Time Savings: Litigation in the Courts is often delayed by backlog of pending cases. A 1986 study of the Massachusetts Superior Court showed that the average time for disposition of suits filed was 21.3 months. Although most Court’s have improved their efficiency by reducing their case backlogs over the past years, most by adopting mandatory or recommended ADR procedures, parties still must wait a year or two for trials in many courts. On the other hand, cases submitted to mediation or arbitration can often be scheduled for hearings within days of submission, particularly if a private ADR provider is selected. Most ADR providers render final and binding arbitration decisions anywhere from 10 to 20 days from the close of the hearing.

Convenience: Unlike the scheduling of a trial by the Court, with ADR the parties select a mutually convenient time and place for a hearing. Last minute postponements and delays, often resulting when a Court is not ready for the case to commence as scheduled, are generally avoided by using ADR.

Flexibility: Using ADR, the parties can tailor a dispute resolution process that will work best for them based on each individual case, whether, for example, non-binding mediation, binding arbitration or perhaps binding high low arbitration.
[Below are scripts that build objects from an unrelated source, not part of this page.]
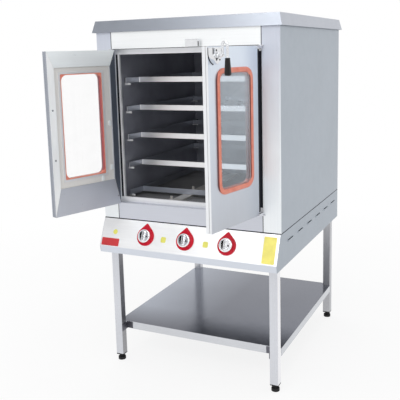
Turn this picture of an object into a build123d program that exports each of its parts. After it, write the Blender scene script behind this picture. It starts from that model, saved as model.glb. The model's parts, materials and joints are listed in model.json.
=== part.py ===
from build123d import *
from math import cos, radians, sin
import os

os.makedirs("parts", exist_ok=True)

# Gas pastry oven on four legs, with two leaf doors, five racks and a sloped control panel.
# Millimetres. X to the right, Y to the back, Z up. The origin is on the floor, midway between the feet.

# Overall body
body_w = 900.0
body_d = 1000.0
control_h = 157.0
sill_h = 82.0
opening_w = 740.0
opening_h = 725.0
fascia_h = 79.0
lid_h = 53.0
sheet = 1.5
hem = 20.0
seam = 1.0

# Legs, feet and shelf
leg_tube = 40.0
leg_wall = 2.0
leg_corner_r = 3.0
leg_len = 551.0
leg_side_setback = 20.0
leg_front_setback = 9.0
leg_rear_setback = 39.0
foot_lift = 34.0
foot_pad_r = 19.0
foot_pad_h = 16.0
foot_round = 5.0
foot_boss_r = 13.0
foot_boss_h = 11.0
foot_stem_r = 6.0
foot_stem_len = 66.0
insert_flange_h = 5.0
insert_plug_h = 26.0
insert_gap = 0.2
running_gap = 0.1
shelf_top_z = 193.0
shelf_lip = 37.0
shelf_sheet = 2.0
shelf_front_gap = 9.0
shelf_rear_overlap = 31.0
shelf_lip_inset = 33.0
notch_gap = 1.0
shelf_bracket_t = 3.0
shelf_bracket_reach = 53.0
shelf_bracket_margin = 2.0

# Lid
lid_flare = 14.0
lid_top_out = 1.0
lid_tuck = 17.0
lid_rail_w = 60.0
lid_rail_spacing = 350.0

# Front columns
column_return = 8.0
column_bend_r = 3.0
rebate = 28.5

# Control panel section
slope_out = 58.0
slope_drop = 126.0
lip_back = 5.0
panel_return = 10.0
bend_r = 4.0
knob_pitch = 208.0
knob_slope_pos = 72.0

# Bezels and knobs
bezel_r = 44.5
bezel_tip_r = 6.0
bezel_tip_rise = 55.0
bezel_t = 5.0
bezel_chamfer = 1.5
knob_r = 31.5
knob_h = 17.0
knob_ridge_w = 13.0
knob_ridge_h = 8.0
knob_ridge_inset = 7.5
knob_round = 5.0
knob_ridge_round = 2.0
knob_stem_r = 5.0
seat_gap = 0.3

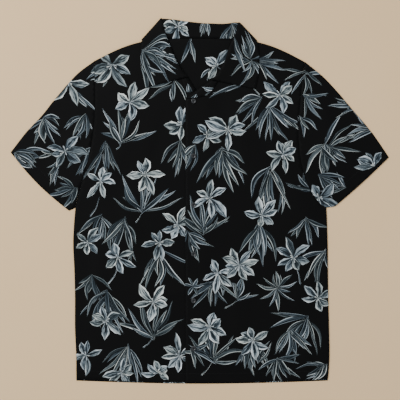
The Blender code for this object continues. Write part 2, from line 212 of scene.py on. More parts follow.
def within(x, y, outline):
    """Which points lie inside a closed outline."""
    inside = np.zeros(len(x), bool)
    after = np.roll(outline, -1, axis=0)
    for (x0, y0), (x1, y1) in zip(outline, after):
        if y0 != y1:
            crosses = ((y0 > y) != (y1 > y)) & (x < x0 + (x1 - x0) * (y - y0) / (y1 - y0))
            inside ^= crosses
    return inside


def edge_depth(x, y):
    """How far inside the shirt's outline each point is."""
    closed = np.vstack([OUTLINE, OUTLINE[:1]])
    return reach_to(x, y, closed) * within(x, y, OUTLINE)


def creases(x, y, table):
    """The height of a table of creases at each point."""
    height = np.zeros(len(x))
    for crease in (Crease(*row) for row in table):
        turn = math.radians(crease.angle)
        along = (x - crease.x) * math.cos(turn) + (y - crease.y) * math.sin(turn)
        across = (y - crease.y) * math.cos(turn) - (x - crease.x) * math.sin(turn)
        across = across - crease.bow * along**2 / crease.length * 2.0
        fade = np.clip(1.0 - (2.0 * along / crease.length) ** 2, 0.0, 1.0) ** 1.5
        reach = np.where(across > 0.0, crease.width, crease.width * STEEP_TO_GENTLE)
        height += crease.height * fade * np.exp(-((across / reach) ** 2))
    return height


LIFT_FROM_Y, LIFT_RUN_Y = 280.0, 60.0
LIFT_FROM_X, LIFT_RUN_X = 225.0, 87.0


def collar_lift(x, y):
    """How far the back is raised over the part of the collar that lies under it."""
    up_the_back = smooth((y - LIFT_FROM_Y) / LIFT_RUN_Y)
    from_shoulders = smooth((LIFT_FROM_X - np.abs(x)) / LIFT_RUN_X)
    return LAYER * up_the_back * from_shoulders


def back_height(x, y):
    """Middle of the wall of the back."""
    flat = smooth(edge_depth(x, y) / BACK_FLAT_RIM)
    ridges = np.clip(creases(x, y, BACK_CREASES), 0.0, MOST_BACK_CREASE)
    return BACK_MID + collar_lift(x, y) + flat * ridges


# The print is drawn in petals: each has a spine, a width along it, a tone and a seed.
# A leaf's tone is 0.4 to 0.6 and a flower's is above 0.64.
Petal = namedtuple("Petal", "spine widths outline tone seed")
SHADE_TONE = -1.0  # the wide slate shade under a spray
GAP_TONE = -0.5  # the thin dark gap that parts a petal from the ones under it


PETAL_STEPS = 15
FOOT = 0.2  # width of a petal's foot, as a share of its full width
RUFFLE = 0.09  # waves along the rim of a flower's petal
THINNEST = 0.2


def petal(x, y, turn, length, width, bend, shape, tone, seed, sway=0.0):
    """A petal, leaf or stem that starts at x, y and heads for turn, in degrees.  It
    bends steadily, and sways to one side and back."""
    u = np.linspace(0.0, 1.0, PETAL_STEPS)
    heading = np.radians(turn + bend * u + sway * np.sin(u * 2.0 * np.pi))
    run = np.column_stack([np.cos(heading), np.sin(heading)]) * length / (PETAL_STEPS - 1)
    spine = np.vstack([[0.0, 0.0], np.cumsum((run[1:] + run[:-1]) / 2, axis=0)]) + (x, y)
    ruffle = 0.0
    if shape == "bloom":  # fullest past its middle, then drawn in to a short point
        half = np.sin(np.pi * u**1.2) ** 0.95 * (1.0 - 0.3 * smooth((u - 0.65) / 0.35))
        half = np.maximum(half, FOOT * (1.0 - u))
        ruffle = RUFFLE * (u > 0.35)
    elif shape == "leaf":  # fullest before its middle, with a long point
        half = np.maximum(np.sin(np.pi * u**0.85), FOOT * (1.0 - u))
    else:  # a stalk that thickens as it goes
        half = 0.4 + 0.6 * u
    half = half * width / 2
    near_side = half * (1.0 + ruffle * np.sin(u * 17.0 + seed * 40.0))
    far_side = half * (1.0 + ruffle * np.sin(u * 21.0 + seed * 71.0))
    out = np.column_stack([-np.sin(heading), np.cos(heading)])
    left = spine + out * near_side[:, None]
    right = spine - out * far_side[:, None]
    outline = np.vstack([right[:-1], spine[-1:], left[-2::-1]])
    return Petal(spine, np.maximum(half, THINNEST), outline, tone, seed)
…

Using ADR, the parties often can retain greater control over the manner in which their dispute is resolved than they would if they opted for trial in the Courts.
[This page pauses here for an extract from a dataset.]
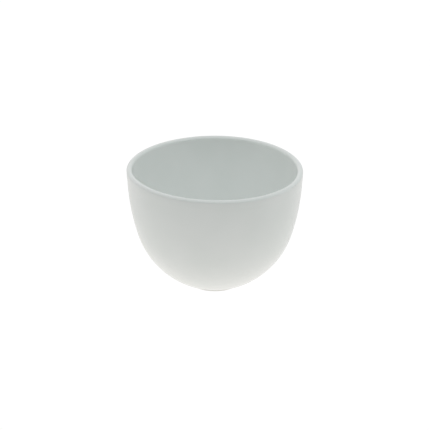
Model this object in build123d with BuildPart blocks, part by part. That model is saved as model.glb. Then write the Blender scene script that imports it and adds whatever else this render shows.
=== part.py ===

Choice of Neutral: Using ADR, the parties mutually select the arbitrator(s) who will decide the case, or the mediator who will assist them in resolving their dispute, usually after being provided with detailed background materials. In the Courts, the parties do not know which judge their case will be assigned to or what experience that judge may have in the particular field of law that their case involves. If a jury trial is requested, ordinarily the decision makers on the jury have no experience in the law or in the valuation of cases. ADR providers generally offer retired judges or experienced attorneys as neutrals who have training and experience in the particular area of law involved in each case.

Privacy and Finality: For many parties an important advantage of ADR is the private resolution of their dispute. This is often the case where reputational interests are involved or where the parties wish to limit public access to documents, exhibits, pleadings and testimony. A related concern of some parties (such as product manufacturers) is avoiding a reported decision where an adverse precedent would encourage the filing of additional cases against the party. Another important advantage of ADR to many parties is that except in certain rare circumstances, the arbitrator’s decision is final and is not subject to appeal, which could be time consuming and costly through the Court system.
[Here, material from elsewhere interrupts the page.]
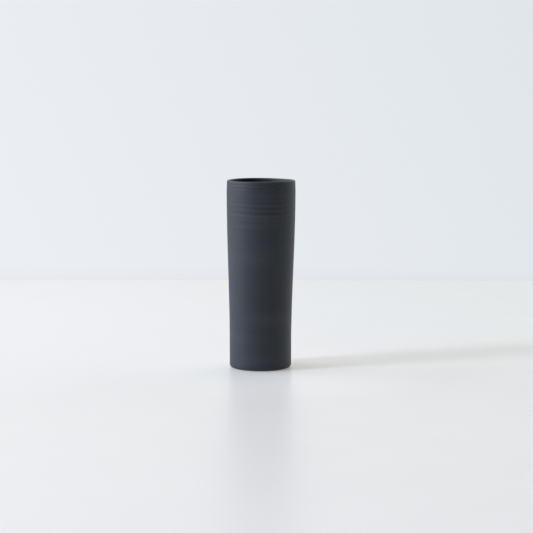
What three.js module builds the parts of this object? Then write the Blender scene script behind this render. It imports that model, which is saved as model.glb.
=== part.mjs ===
// A tall, slim stoneware flower vase: a matte black thrown body with a thin round lip, glazed inside.
//
// The body is a thrown tube, turned in at the foot to make a ledge. A clay floor disc drops on to
// the ledge with a stepped rim, a coil of clay is worked into the corner above the joint, and a
// poured glaze lines the inside up to just below the lip, so that the fired vase holds water.
//
// Millimetres, +Z up. The origin is the centre of the foot, on the surface that the vase stands on.

import * as THREE from "three";

// ---- Driving dimensions ----

const HEIGHT = 200;

// The outside: a straight lower stretch, a slow flare, and a slight closing in at the lip.
const LOWER_RADIUS = 32.9;
const UPPER_RADIUS = 36.45;
const FLARE_START = 26;
const FLARE_END = 188;
const LIP_CLOSING = 0.3;
const LIP_CLOSING_START = 188;

// The wall's thickness.
const WALL_AT_FOOT = 4.6;
const WALL_AT_LIP = 2.8;

// The foot: a softened outer edge, and a ring to stand on with a ledge on its inside.
const FOOT_EDGE_RADIUS = 3.6;
const FOOT_RING_INNER_RADIUS = 24.5;
const FOOT_RING_CHAMFER = 0.7;
const LEDGE_HEIGHT = 3.8;

// The floor disc: its narrow lower step fills the foot ring, and its wide upper step sits on the
// ledge. Its underside is raised, so that only the foot ring touches the table.
const FLOOR_UNDERSIDE = 1.6;
const FLOOR_TOP = 8.4;
const FLOOR_CHAMFER = 0.5;

// The luting coil: a fillet with a face pressed hollow by a finger, and blunt edges.
const COIL_HOLLOW_RADIUS = 5;
const COIL_EDGE = 0.5;

// The liner glaze: thin on the wall, pooled on the floor.
const GLAZE_THICKNESS = 0.6;
const GLAZE_BLEND = 6; // how far above the coil its face takes to join the wall
const GLAZE_TOP = 189;

// The slip line between two clay pieces, and between the clay and the glaze.
const SLIP_LINE = 0.3;

// ---- How finely the round shapes are cut ----

const SEGMENTS_ROUND = 64;
const WALL_STEPS = 12;
const LINING_STEPS = 8;
const LIP_STEPS = 8;
const FILLET_STEPS = 4;

// ---- The wall's shape ----

const { lerp, smoothstep } = THREE.MathUtils;

function wallThickness(height) {
  return lerp(WALL_AT_FOOT, WALL_AT_LIP, height / HEIGHT);
}

function outerRadius(height) {
  const flare = smoothstep(height, FLARE_START, FLARE_END);
  const closing = smoothstep(height, LIP_CLOSING_START, HEIGHT);
  return lerp(LOWER_RADIUS, UPPER_RADIUS, flare) - LIP_CLOSING * closing;
}

function innerRadius(height) {
  return outerRadius(height) - wallThickness(height);
}

// ---- Outlines ----
//
// An outline lies in the half plane beside the axis: x is the distance from the axis and y is
// the height. It runs anticlockwise, with the axis on its left, so that its faces point out.

function at(radius, height) {
  return new THREE.Vector2(radius, height);
}

// Evenly spaced numbers from one end to the other, both ends included.
function spaced(from, to, steps) {
  return Array.from({ length: steps + 1 }, (_, i) => lerp(from, to, i / steps));
}

// Points along part of a circle. Angle 0 points away from the axis, and a quarter turn points up.
function arc(centre, radius, fromAngle, toAngle, steps) {
  return spaced(fromAngle, toAngle, steps).map((angle) =>
    at(centre.x + radius * Math.cos(angle), centre.y + radius * Math.sin(angle)),
  );
}

// A body of revolution about +Z. An outline that doesn't end on the axis is closed on itself.
function turned(name, outline, material) {
  const endsOnAxis = outline.at(-1).x === 0;
  const closed = endsOnAxis ? outline : [...outline, outline[0]];
  const geometry = new THREE.LatheGeometry(closed, SEGMENTS_ROUND);
  geometry.rotateX(Math.PI / 2); // from a lathe's +Y axis to +Z
  const mesh = new THREE.Mesh(geometry, material);
  mesh.name = name;
  return mesh;
}

// ---- Materials ----

const blackStoneware = new THREE.MeshStandardMaterial({
  name: "black_stoneware",
  color: 0x2e333a,
  roughness: 0.56,
  metalness: 0,
});

const bareClay = new THREE.MeshStandardMaterial({
  name: "bare_clay",
  color: 0x34312f,
  roughness: 0.9,
  metalness: 0,
});

const linerGlaze = new THREE.MeshStandardMaterial({
  name: "liner_glaze",
  color: 0x1a1d21,
  roughness: 0.25,
  metalness: 0,
});

// ---- Where the floor, the coil and the glaze meet ----

const DISC_RADIUS = innerRadius(FLOOR_TOP) - SLIP_LINE;
const COIL_CORNER = at(DISC_RADIUS, FLOOR_TOP + SLIP_LINE);
const COIL_SIZE = COIL_HOLLOW_RADIUS + COIL_EDGE;
const COIL_TOP = COIL_CORNER.y + COIL_SIZE;
const HOLLOW_CENTRE = at(COIL_CORNER.x - COIL_SIZE, COIL_TOP);

// ---- Pieces ----

// The thrown tube: foot ring, softened foot edge, flared wall, half-round lip, inside and ledge.
function thrownWall() {
  const lipRadius = wallThickness(HEIGHT) / 2;
  const lipCentre = at(outerRadius(HEIGHT) - lipRadius, HEIGHT - lipRadius);
  const footEdgeCentre = at(LOWER_RADIUS - FOOT_EDGE_RADIUS, FOOT_EDGE_RADIUS);
  return turned(
    "thrown_wall",
    [
      at(FOOT_RING_INNER_RADIUS + FOOT_RING_CHAMFER, 0),
      ...arc(footEdgeCentre, FOOT_EDGE_RADIUS, -Math.PI / 2, 0, FILLET_STEPS),
      ...spaced(FLARE_START, LIP_CLOSING_START, WALL_STEPS).map((z) => at(outerRadius(z), z)),
      ...arc(lipCentre, lipRadius, 0, Math.PI, LIP_STEPS),
      ...spaced(GLAZE_TOP, FLOOR_TOP, LINING_STEPS).map((z) => at(innerRadius(z), z)),
      at(innerRadius(LEDGE_HEIGHT), LEDGE_HEIGHT),
      at(FOOT_RING_INNER_RADIUS, LEDGE_HEIGHT),
      at(FOOT_RING_INNER_RADIUS, FOOT_RING_CHAMFER),
    ],
    blackStoneware,
  );
}

// The disc that closes the foot. Its stepped rim laps the wall's ledge.
function floorDisc() {
  const stepRadius = FOOT_RING_INNER_RADIUS - SLIP_LINE;
  const stepHeight = LEDGE_HEIGHT + SLIP_LINE;
  return turned(
    "floor_disc",
    [
      at(0, FLOOR_UNDERSIDE),
      at(stepRadius - FLOOR_CHAMFER, FLOOR_UNDERSIDE),
      at(stepRadius, FLOOR_UNDERSIDE + FLOOR_CHAMFER),
      at(stepRadius, stepHeight),
      at(innerRadius(stepHeight) - SLIP_LINE, stepHeight),
      at(DISC_RADIUS, FLOOR_TOP),
      at(0, FLOOR_TOP),
    ],
    bareClay,
  );
}

// The coil worked into the corner over the joint between the wall and the floor disc.
function seamCoil() {
  return turned(
    "seam_coil",
    [
      at(HOLLOW_CENTRE.x, COIL_CORNER.y),
      COIL_CORNER,
      at(innerRadius(COIL_TOP) - SLIP_LINE, COIL_TOP),
      ...arc(HOLLOW_CENTRE, COIL_HOLLOW_RADIUS, 0, -Math.PI / 2, FILLET_STEPS),
    ],
    bareClay,
  );
}

// The glaze: a thin glass cup against the wall, over the coil and across the floor.
function liner() {
  const outside = (z) => innerRadius(z) - SLIP_LINE;
  const backRadius = COIL_HOLLOW_RADIUS - SLIP_LINE;
  const faceRadius = backRadius - GLAZE_THICKNESS;
  const overCoil = COIL_TOP + SLIP_LINE;
  const onWall = spaced(overCoil, GLAZE_TOP, LINING_STEPS).map((z) => at(outside(z), z));
  const face = spaced(GLAZE_TOP, COIL_TOP + GLAZE_BLEND, LINING_STEPS).map((z) =>
    at(outside(z) - GLAZE_THICKNESS, z),
  );
  const toe = at(HOLLOW_CENTRE.x - SLIP_LINE, COIL_CORNER.y);
  return turned(
    "liner_glaze",
    [
      at(0, toe.y),
      toe,
      at(toe.x, HOLLOW_CENTRE.y - backRadius),
      ...arc(HOLLOW_CENTRE, backRadius, -Math.PI / 2, 0, FILLET_STEPS),
      at(HOLLOW_CENTRE.x + backRadius, overCoil),
      ...onWall,
      ...face,
      ...arc(HOLLOW_CENTRE, faceRadius, 0, -Math.PI / 2, FILLET_STEPS),
      at(0, HOLLOW_CENTRE.y - faceRadius),
    ],
    linerGlaze,
  );
}

const vase = new THREE.Group();
vase.name = "stoneware_vase";
vase.add(thrownWall(), floorDisc(), seamCoil(), liner());

export default vase;
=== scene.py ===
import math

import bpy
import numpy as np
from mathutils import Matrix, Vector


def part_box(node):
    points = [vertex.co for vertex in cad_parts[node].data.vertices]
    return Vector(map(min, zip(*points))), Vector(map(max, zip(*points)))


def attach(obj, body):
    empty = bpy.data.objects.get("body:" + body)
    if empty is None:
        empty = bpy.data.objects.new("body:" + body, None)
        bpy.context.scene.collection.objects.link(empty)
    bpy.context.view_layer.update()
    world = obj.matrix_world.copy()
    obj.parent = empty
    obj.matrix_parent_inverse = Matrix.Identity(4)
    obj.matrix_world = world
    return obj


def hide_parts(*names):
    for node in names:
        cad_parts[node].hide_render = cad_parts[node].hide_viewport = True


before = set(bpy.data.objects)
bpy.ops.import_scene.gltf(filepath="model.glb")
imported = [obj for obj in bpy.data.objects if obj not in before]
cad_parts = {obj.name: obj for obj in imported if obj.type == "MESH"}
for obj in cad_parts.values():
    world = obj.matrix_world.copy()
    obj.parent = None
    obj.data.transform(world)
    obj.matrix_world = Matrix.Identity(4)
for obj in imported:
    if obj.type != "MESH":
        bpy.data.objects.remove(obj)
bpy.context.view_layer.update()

# The looks of a tall, slim stoneware vase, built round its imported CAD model, on a pale table.
#
# Everything is in metres, in the CAD model's frame: +Z is up, and the origin is the centre of
# the foot. Each CAD piece is replaced by a finely cut one of the same shape, with the marks of
# throwing, trimming and glazing in its surface.

MM = 0.001
TURN = 2 * math.pi

# ---- Sizes from the frame ----

_, WALL_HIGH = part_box("thrown_wall")
DISC_LOW, DISC_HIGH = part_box("floor_disc")
COIL_LOW, COIL_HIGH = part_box("seam_coil")
GLAZE_LOW, GLAZE_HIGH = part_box("liner_glaze")

HEIGHT = WALL_HIGH.z
UPPER_RADIUS = WALL_HIGH.x
FLOOR_UNDERSIDE = DISC_LOW.z
FLOOR_TOP = DISC_HIGH.z
COIL_BOTTOM = COIL_LOW.z
COIL_TOP = COIL_HIGH.z
GLAZE_BOTTOM = GLAZE_LOW.z
GLAZE_TOP = GLAZE_HIGH.z
SLIP_LINE = GLAZE_BOTTOM - FLOOR_TOP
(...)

Preserving Ongoing Relationships: To many, no experience can be more adversarial than trial in the court system. Prior relationships that may have existed between disputants, i.e., whether former business associates, neighbors, employers and employees, etc., seldom survive the strain of protracted litigation. In contrast, the informality of the mediation process, the mutual decision to elect mediation, the mutual selection of a mediator, and the focus of the mediator on the existing relationship often can help resolve the immediate dispute and often increases the parties’ ability to resolve future disagreements in a non-adversarial manner. Even the process of binding arbitration is less likely to further damage once beneficial relationships that may have existed between parties.

Risk Management: ADR proceedings can be structured in a manner that controls risk by setting limits on the range of outcomes, for example, by using a high-low arbitration format. Such controls are particularly useful where there is a risk of a runaway jury or where the amount in controversy is such that a wholly adverse decision could be ruinous to one of the parties. In mediation, of course, risk is always controlled because a party is free to refuse any offer until a satisfactory one appears.